* Requirements: Read the data and repeat all of it exactly.

——————

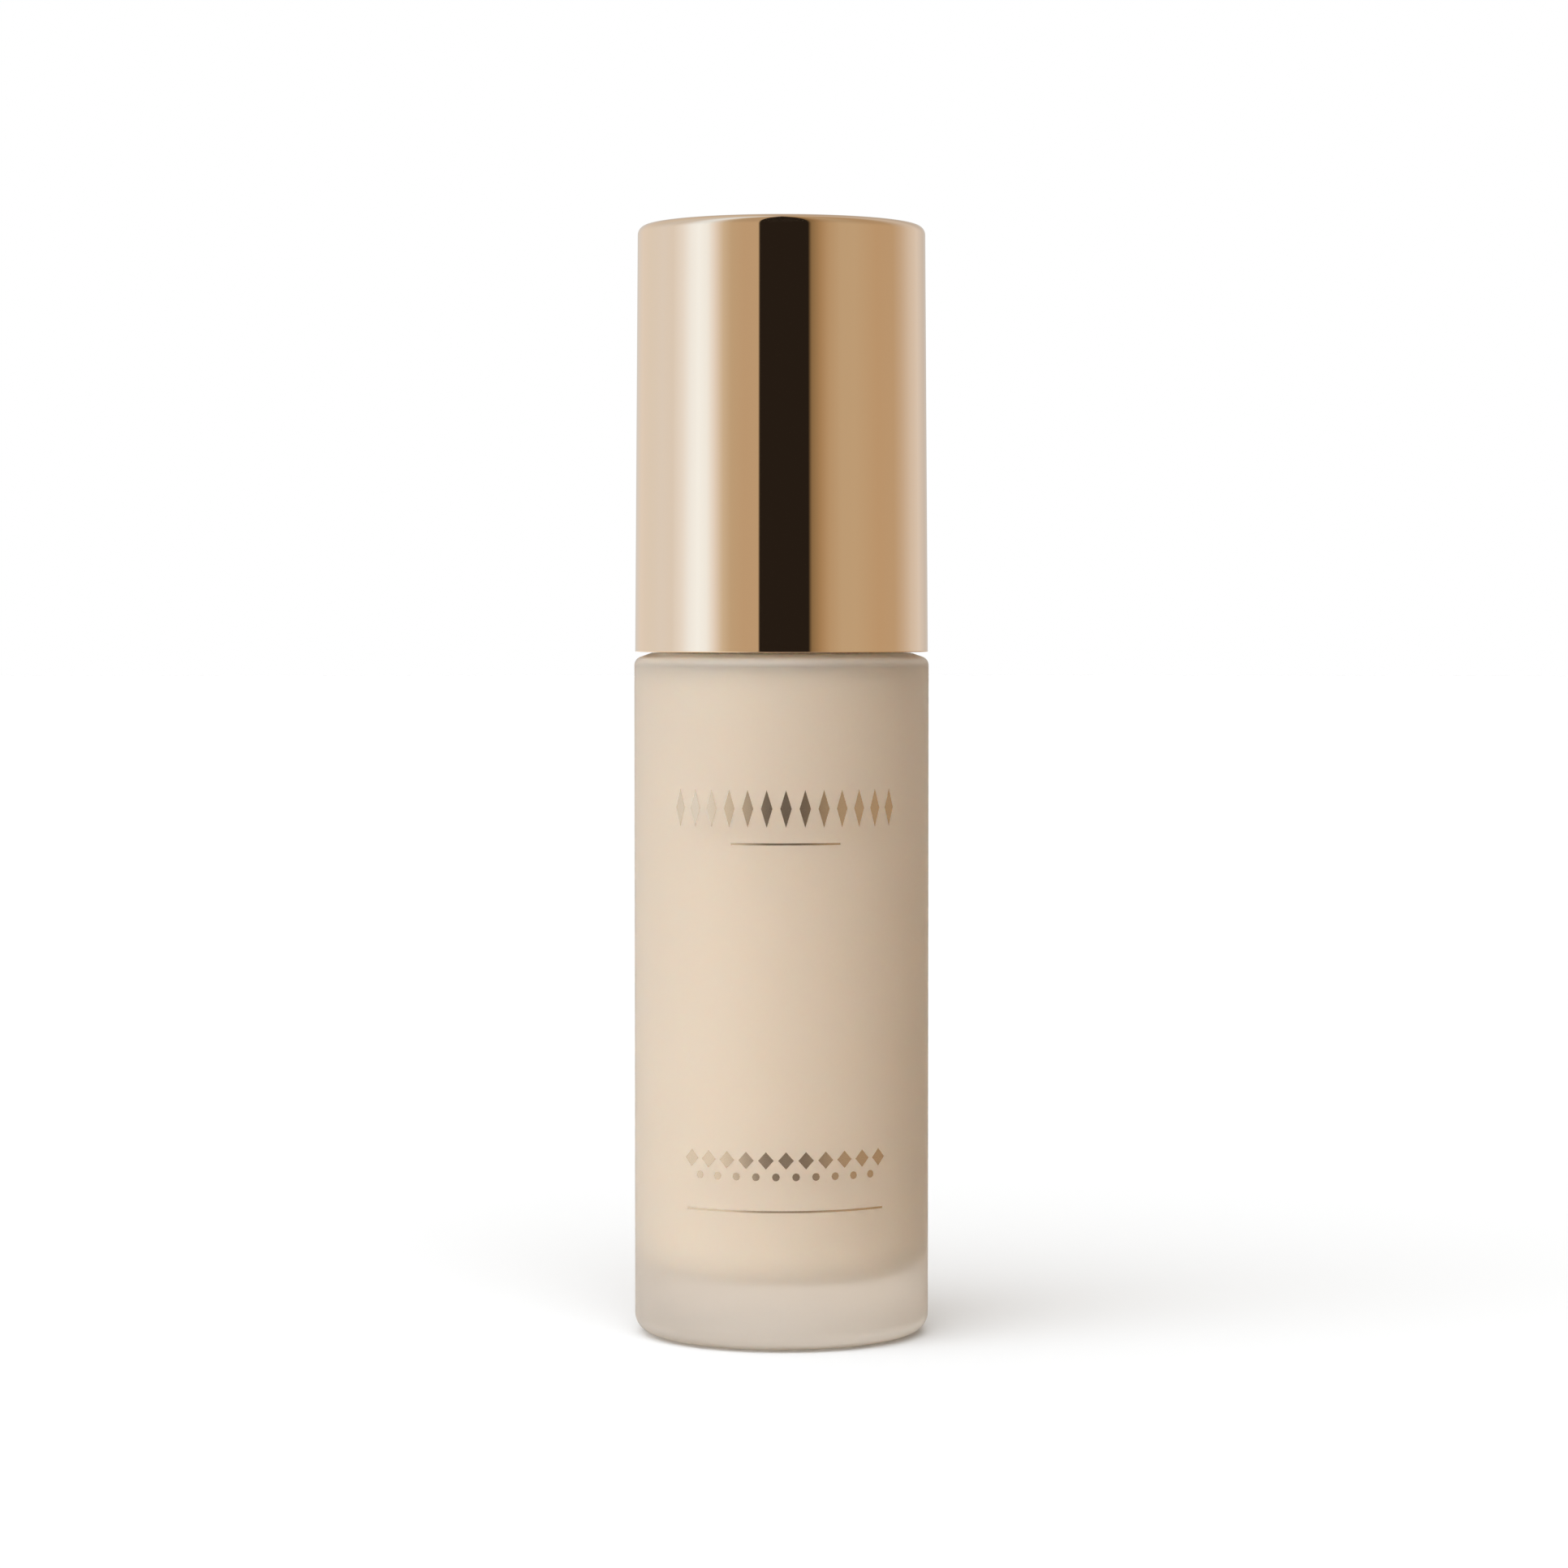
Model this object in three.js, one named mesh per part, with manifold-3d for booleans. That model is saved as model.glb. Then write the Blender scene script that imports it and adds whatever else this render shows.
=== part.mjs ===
// A frosted glass foundation bottle with a screw-on treatment pump and a push-on overcap.
// Millimetres, +Z up, origin at the centre of the foot ring. The nozzle faces -Y.
import * as THREE from 'three';
import { mergeVertices } from 'three/addons/utils/BufferGeometryUtils.js';
import Module from 'manifold-3d';

const wasm = await Module();
wasm.setup();

// ---- Driving dimensions ----

// The glass body. Its finish is a size 18-415 neck.
const BODY_R = 16.5;
const SHOULDER_Z = 75.5;
const SHOULDER_ROUND = 1;
const HEEL_ROUND = 1.8;
const LAND_R = 14.5;
const LAND_RISE = 0.7;
const RECESS_R = 11;
const RECESS_DEPTH = 0.7;
const FLOOR_Z = 6.6;
const FLOOR_ROUND = 4;
const CAVITY_R = 12.6;
const CEILING_Z = 74.4;
const CEILING_ROUND = 1;
const NECK_R = 7.85;
const NECK_TOP = 91.7;
const BORE_R = 5.5;

// The neck's thread and the closure's thread, half a pitch apart, with clearance between them.
const PITCH = 3.175;
const THREAD_TURNS = 2;
const THREAD_LOW_Z = 83.2;
const NECK_BEAD = { reach: 7.9, bead: 1 };
const CLOSURE_BEAD = { reach: 9.3, bead: 0.6 };

// Clearances: between pieces that stay together, and round the pieces that move.
const FIT = 0.1;
const FREE = 0.3;

// The pump, from the dip tube's foot up to the turret.
const TUBE_R = 1.6;
const TUBE_BORE_R = 1.1;
const TUBE_FOOT_Z = 9.5;
const SOCKET_FOOT_Z = 58;
const SOCKET_TOP_Z = 63.2;
const BALL_R = 1.5;
const BALL_Z = 65.3;
const CHAMBER_R = 2;
const BOOT_R = 3.4;
const BOOT_TOP_Z = 67.1;
const LEDGE_Z = 68;
const BARREL_R = 4.9;
const BARREL_BORE_R = 4;
const FLANGE_R = 8.6;
const FLANGE_THICKNESS = 0.8;
const GASKET_THICKNESS = 0.7;
const TURRET_R = 4.3;
const TURRET_TOP = 98;

// The stem and the pieces that travel on it. STROKE is the button's full travel.
const STROKE = 4;
const LOST_MOTION = 0.8;
const STEM_R = 2;
const STEM_BORE_R = 1.15;
const STEM_FOOT_Z = 82.6;
const STEM_TOP_Z = 106.6;
const STOP_Z = 88.6;
const STOP_R = 2.8;
const SEAT_Z = 80.6;
const SPRING_R = 2.9;
const WIRE_R = 0.35;
const SPRING_TURNS = 6;

// The closure and its sleeve. The sleeve stands above the closure as a well for the button.
const CLOSURE_R = 10.2;
const CLOSURE_BORE_R = 9.2;
const CLOSURE_FOOT_Z = 77;
const CLOSURE_ROOF = 1;
const SLEEVE_R = 11.3;
const SLEEVE_FOOT_Z = 76.8;
const SLEEVE_TOP_Z = 99.6;
const WELL_R = 9.2;

// The push button.
const BUTTON_R = 8.5;
const BUTTON_WALL = 0.7;
const BUTTON_FOOT_Z = 99.9;
const BUTTON_TOP_Z = 115.9;
const NOZZLE_Z = 111;
const NOZZLE_R = 2.4;
const NOZZLE_REACH = 10.4;

// The overcap: an outer shell with slight draft, and a liner that grips the sleeve with ribs.
const CAP_FOOT_Z = 76.3;
const CAP_TOP_Z = 123.8;
const CAP_FOOT_R = 16.4;
const CAP_TOP_R = 16.05;
const CAP_WALL = 1.2;
const CAP_ROUND = 1;
const LINER_WALL = 0.9;
const LINER_ROOF = 1.2;
const RIB_COUNT = 8;
const RIB_WIDTH = 1;
const RIB_TOP_Z = 93;

// How finely the round pieces are cut.
const WIDE_SIDES = 40;
const MIDDLE_SIDES = 32;
const SMALL_SIDES = 16;

// ---- Heights that follow from the ones above ----

const LAND_Z = SHOULDER_Z + LAND_RISE;
const GASKET_Z = NECK_TOP + FIT;
const FLANGE_Z = GASKET_Z + GASKET_THICKNESS + FIT;
const RETAINER_Z = FLANGE_Z + FLANGE_THICKNESS + FIT;
const ROOF_Z = RETAINER_Z + FLANGE_THICKNESS + 2 * FIT;
const CLOSURE_TOP = ROOF_Z + CLOSURE_ROOF;

// ---- Shared shaping ----

// Points [radius, height] on an arc, counted in degrees from straight out, positive upwards.
function arc(centreR, centreZ, radius, from, to, steps) {
  const points = [];
  for (let i = 0; i <= steps; i++) {
    const angle = THREE.MathUtils.degToRad(from + ((to - from) * i) / steps);
    points.push([centreR + radius * Math.cos(angle), centreZ + radius * Math.sin(angle)]);
  }
  return points;
}

// An outline of [radius, height] points turned about +Z. Open outlines start and end on the axis.
function turned(outline, sides) {
  const points = outline.map(([r, z]) => new THREE.Vector2(r, z));
  return new THREE.LatheGeometry(points, sides).rotateX(Math.PI / 2);
}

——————

* Worked solution:
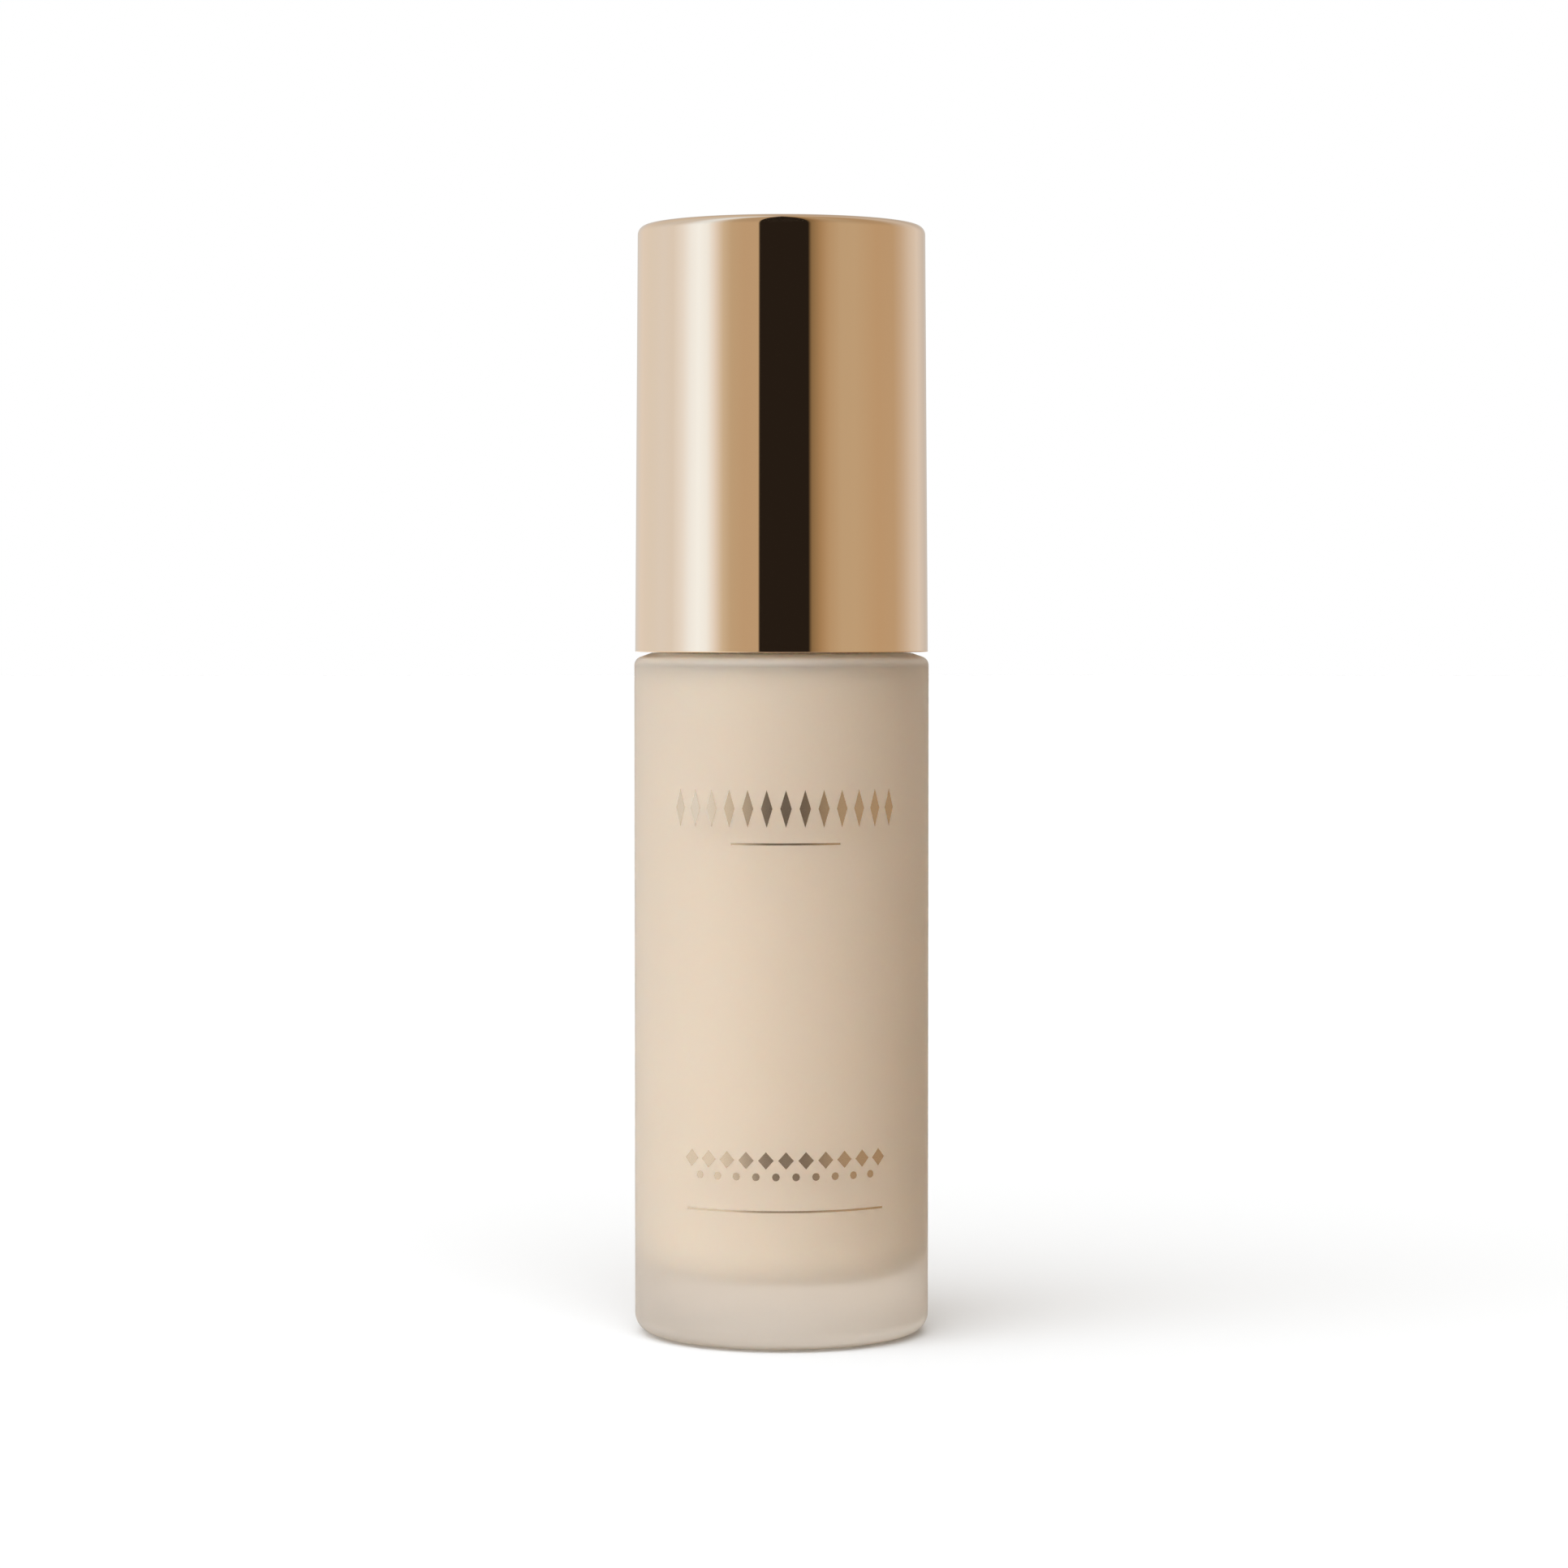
Model this object in three.js, one named mesh per part, with manifold-3d for booleans. That model is saved as model.glb. Then write the Blender scene script that imports it and adds whatever else this render shows.
=== part.mjs ===
// A frosted glass foundation bottle with a screw-on treatment pump and a push-on overcap.
// Millimetres, +Z up, origin at the centre of the foot ring. The nozzle faces -Y.
import * as THREE from 'three';
import { mergeVertices } from 'three/addons/utils/BufferGeometryUtils.js';
import Module from 'manifold-3d';

const wasm = await Module();
wasm.setup();

// ---- Driving dimensions ----

// The glass body. Its finish is a size 18-415 neck.
const BODY_R = 16.5;
const SHOULDER_Z = 75.5;
const SHOULDER_ROUND = 1;
const HEEL_ROUND = 1.8;
const LAND_R = 14.5;
const LAND_RISE = 0.7;
const RECESS_R = 11;
const RECESS_DEPTH = 0.7;
const FLOOR_Z = 6.6;
const FLOOR_ROUND = 4;
const CAVITY_R = 12.6;
const CEILING_Z = 74.4;
const CEILING_ROUND = 1;
const NECK_R = 7.85;
const NECK_TOP = 91.7;
const BORE_R = 5.5;

// The neck's thread and the closure's thread, half a pitch apart, with clearance between them.
const PITCH = 3.175;
const THREAD_TURNS = 2;
const THREAD_LOW_Z = 83.2;
const NECK_BEAD = { reach: 7.9, bead: 1 };
const CLOSURE_BEAD = { reach: 9.3, bead: 0.6 };

// Clearances: between pieces that stay together, and round the pieces that move.
const FIT = 0.1;
const FREE = 0.3;

// The pump, from the dip tube's foot up to the turret.
const TUBE_R = 1.6;
const TUBE_BORE_R = 1.1;
const TUBE_FOOT_Z = 9.5;
const SOCKET_FOOT_Z = 58;
const SOCKET_TOP_Z = 63.2;
const BALL_R = 1.5;
const BALL_Z = 65.3;
const CHAMBER_R = 2;
const BOOT_R = 3.4;
const BOOT_TOP_Z = 67.1;
const LEDGE_Z = 68;
const BARREL_R = 4.9;
const BARREL_BORE_R = 4;
const FLANGE_R = 8.6;
const FLANGE_THICKNESS = 0.8;
const GASKET_THICKNESS = 0.7;
const TURRET_R = 4.3;
const TURRET_TOP = 98;

// The stem and the pieces that travel on it. STROKE is the button's full travel.
const STROKE = 4;
const LOST_MOTION = 0.8;
const STEM_R = 2;
const STEM_BORE_R = 1.15;
const STEM_FOOT_Z = 82.6;
const STEM_TOP_Z = 106.6;
const STOP_Z = 88.6;
const STOP_R = 2.8;
const SEAT_Z = 80.6;
const SPRING_R = 2.9;
const WIRE_R = 0.35;
const SPRING_TURNS = 6;

// The closure and its sleeve. The sleeve stands above the closure as a well for the button.
const CLOSURE_R = 10.2;
const CLOSURE_BORE_R = 9.2;
const CLOSURE_FOOT_Z = 77;
const CLOSURE_ROOF = 1;
const SLEEVE_R = 11.3;
const SLEEVE_FOOT_Z = 76.8;
const SLEEVE_TOP_Z = 99.6;
const WELL_R = 9.2;

// The push button.
const BUTTON_R = 8.5;
const BUTTON_WALL = 0.7;
const BUTTON_FOOT_Z = 99.9;
const BUTTON_TOP_Z = 115.9;
const NOZZLE_Z = 111;
const NOZZLE_R = 2.4;
const NOZZLE_REACH = 10.4;

// The overcap: an outer shell with slight draft, and a liner that grips the sleeve with ribs.
const CAP_FOOT_Z = 76.3;
const CAP_TOP_Z = 123.8;
const CAP_FOOT_R = 16.4;
const CAP_TOP_R = 16.05;
const CAP_WALL = 1.2;
const CAP_ROUND = 1;
const LINER_WALL = 0.9;
const LINER_ROOF = 1.2;
const RIB_COUNT = 8;
const RIB_WIDTH = 1;
const RIB_TOP_Z = 93;

// How finely the round pieces are cut.
const WIDE_SIDES = 40;
const MIDDLE_SIDES = 32;
const SMALL_SIDES = 16;

// ---- Heights that follow from the ones above ----

const LAND_Z = SHOULDER_Z + LAND_RISE;
const GASKET_Z = NECK_TOP + FIT;
const FLANGE_Z = GASKET_Z + GASKET_THICKNESS + FIT;
const RETAINER_Z = FLANGE_Z + FLANGE_THICKNESS + FIT;
const ROOF_Z = RETAINER_Z + FLANGE_THICKNESS + 2 * FIT;
const CLOSURE_TOP = ROOF_Z + CLOSURE_ROOF;

// ---- Shared shaping ----

// Points [radius, height] on an arc, counted in degrees from straight out, positive upwards.
function arc(centreR, centreZ, radius, from, to, steps) {
  const points = [];
  for (let i = 0; i <= steps; i++) {
    const angle = THREE.MathUtils.degToRad(from + ((to - from) * i) / steps);
    points.push([centreR + radius * Math.cos(angle), centreZ + radius * Math.sin(angle)]);
  }
  return points;
}

// An outline of [radius, height] points turned about +Z. Open outlines start and end on the axis.
function turned(outline, sides) {
  const points = outline.map(([r, z]) => new THREE.Vector2(r, z));
  return new THREE.LatheGeometry(points, sides).rotateX(Math.PI / 2);
}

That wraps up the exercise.